--- Given material ---
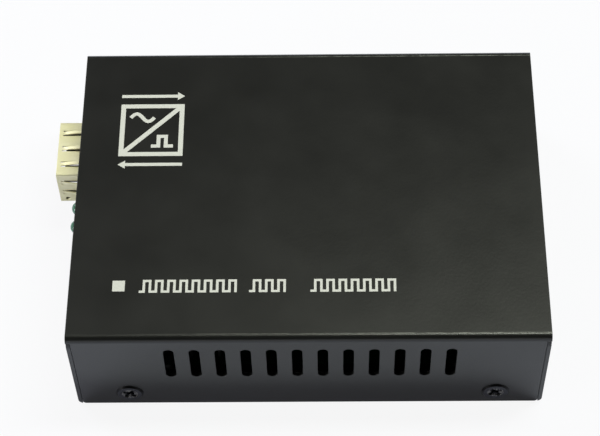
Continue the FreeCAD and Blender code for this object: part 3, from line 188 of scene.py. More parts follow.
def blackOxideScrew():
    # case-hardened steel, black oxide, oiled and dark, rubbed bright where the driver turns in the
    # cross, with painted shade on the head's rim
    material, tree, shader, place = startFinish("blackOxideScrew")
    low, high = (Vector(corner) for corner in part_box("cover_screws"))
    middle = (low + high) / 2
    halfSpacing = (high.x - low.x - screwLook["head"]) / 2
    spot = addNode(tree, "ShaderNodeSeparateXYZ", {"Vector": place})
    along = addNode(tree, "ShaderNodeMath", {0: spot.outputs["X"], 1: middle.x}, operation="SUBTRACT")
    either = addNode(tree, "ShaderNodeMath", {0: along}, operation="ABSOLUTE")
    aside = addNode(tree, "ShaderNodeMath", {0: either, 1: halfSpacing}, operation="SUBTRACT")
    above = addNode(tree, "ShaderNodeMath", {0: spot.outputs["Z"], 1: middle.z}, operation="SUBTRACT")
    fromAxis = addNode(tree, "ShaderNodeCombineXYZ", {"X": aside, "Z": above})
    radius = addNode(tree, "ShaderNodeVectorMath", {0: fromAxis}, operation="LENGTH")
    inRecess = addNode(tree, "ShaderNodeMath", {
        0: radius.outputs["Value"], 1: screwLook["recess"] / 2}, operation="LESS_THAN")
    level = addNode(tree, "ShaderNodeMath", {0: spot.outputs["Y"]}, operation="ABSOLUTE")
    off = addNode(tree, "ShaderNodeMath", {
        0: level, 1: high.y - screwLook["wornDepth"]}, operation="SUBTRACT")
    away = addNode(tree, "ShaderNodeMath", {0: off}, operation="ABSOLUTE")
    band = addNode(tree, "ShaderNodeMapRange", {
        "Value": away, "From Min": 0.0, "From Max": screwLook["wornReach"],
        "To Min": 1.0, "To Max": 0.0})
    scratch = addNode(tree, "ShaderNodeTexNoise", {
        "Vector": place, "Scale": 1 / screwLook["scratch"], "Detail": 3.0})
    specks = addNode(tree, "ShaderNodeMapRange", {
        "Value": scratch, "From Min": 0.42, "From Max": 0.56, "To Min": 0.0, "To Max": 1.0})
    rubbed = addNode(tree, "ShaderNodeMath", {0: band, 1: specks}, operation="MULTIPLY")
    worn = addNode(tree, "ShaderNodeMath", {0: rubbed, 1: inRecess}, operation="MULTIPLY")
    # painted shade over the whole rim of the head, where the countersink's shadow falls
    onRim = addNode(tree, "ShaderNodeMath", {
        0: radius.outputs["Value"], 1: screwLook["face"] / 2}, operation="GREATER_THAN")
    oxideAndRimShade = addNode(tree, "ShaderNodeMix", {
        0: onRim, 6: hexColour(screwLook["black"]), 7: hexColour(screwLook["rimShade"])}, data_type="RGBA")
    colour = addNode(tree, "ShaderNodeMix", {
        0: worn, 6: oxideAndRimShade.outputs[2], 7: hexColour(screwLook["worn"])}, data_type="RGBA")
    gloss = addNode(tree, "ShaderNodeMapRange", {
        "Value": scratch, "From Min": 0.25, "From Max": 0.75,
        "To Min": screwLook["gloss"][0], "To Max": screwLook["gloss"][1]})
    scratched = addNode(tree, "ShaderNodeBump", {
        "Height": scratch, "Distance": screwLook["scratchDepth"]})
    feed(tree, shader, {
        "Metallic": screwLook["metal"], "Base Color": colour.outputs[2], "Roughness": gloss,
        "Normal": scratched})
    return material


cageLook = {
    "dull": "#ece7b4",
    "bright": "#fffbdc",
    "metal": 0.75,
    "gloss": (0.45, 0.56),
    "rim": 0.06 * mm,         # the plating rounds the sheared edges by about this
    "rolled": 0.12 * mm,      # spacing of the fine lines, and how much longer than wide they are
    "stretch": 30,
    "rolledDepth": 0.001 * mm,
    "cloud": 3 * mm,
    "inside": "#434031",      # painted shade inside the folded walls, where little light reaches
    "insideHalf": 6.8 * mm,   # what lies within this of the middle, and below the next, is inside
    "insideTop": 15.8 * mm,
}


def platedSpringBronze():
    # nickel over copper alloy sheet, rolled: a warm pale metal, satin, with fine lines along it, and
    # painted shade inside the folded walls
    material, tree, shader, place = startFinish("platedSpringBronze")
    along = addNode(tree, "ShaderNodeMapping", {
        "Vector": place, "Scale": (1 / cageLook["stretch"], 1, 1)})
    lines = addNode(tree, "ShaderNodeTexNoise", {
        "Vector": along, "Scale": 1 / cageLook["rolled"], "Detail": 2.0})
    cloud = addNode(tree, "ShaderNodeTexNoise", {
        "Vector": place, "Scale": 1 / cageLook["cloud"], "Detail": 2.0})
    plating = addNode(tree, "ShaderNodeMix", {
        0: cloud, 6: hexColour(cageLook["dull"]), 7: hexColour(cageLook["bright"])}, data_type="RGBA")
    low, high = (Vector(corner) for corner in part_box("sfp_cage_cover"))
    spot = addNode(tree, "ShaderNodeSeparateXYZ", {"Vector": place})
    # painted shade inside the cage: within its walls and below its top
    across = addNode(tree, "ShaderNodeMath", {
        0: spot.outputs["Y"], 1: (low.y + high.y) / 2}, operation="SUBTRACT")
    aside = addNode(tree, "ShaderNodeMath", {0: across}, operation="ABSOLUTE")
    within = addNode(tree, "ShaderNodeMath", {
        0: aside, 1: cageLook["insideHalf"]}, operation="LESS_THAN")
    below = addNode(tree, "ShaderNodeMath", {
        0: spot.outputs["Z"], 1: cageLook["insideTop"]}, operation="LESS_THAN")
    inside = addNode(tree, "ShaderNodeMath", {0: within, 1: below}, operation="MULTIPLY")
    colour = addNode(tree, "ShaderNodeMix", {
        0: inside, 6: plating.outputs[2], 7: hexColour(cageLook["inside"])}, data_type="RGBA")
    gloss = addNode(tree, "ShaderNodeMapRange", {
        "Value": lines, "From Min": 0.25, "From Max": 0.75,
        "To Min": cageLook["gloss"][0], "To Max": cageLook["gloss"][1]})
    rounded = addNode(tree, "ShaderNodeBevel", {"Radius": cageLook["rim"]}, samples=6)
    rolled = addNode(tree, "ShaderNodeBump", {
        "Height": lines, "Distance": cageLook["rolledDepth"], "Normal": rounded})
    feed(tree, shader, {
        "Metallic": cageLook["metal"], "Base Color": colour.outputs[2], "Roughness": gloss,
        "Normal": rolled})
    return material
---
» What is expected: Search the data for "this". Copy every line that has it.

» Exercise output:
Continue the FreeCAD and Blender code for this object: part 3, from line 188 of scene.py. More parts follow.
    "rim": 0.06 * mm,         # the plating rounds the sheared edges by about this
    "insideHalf": 6.8 * mm,   # what lies within this of the middle, and below the next, is inside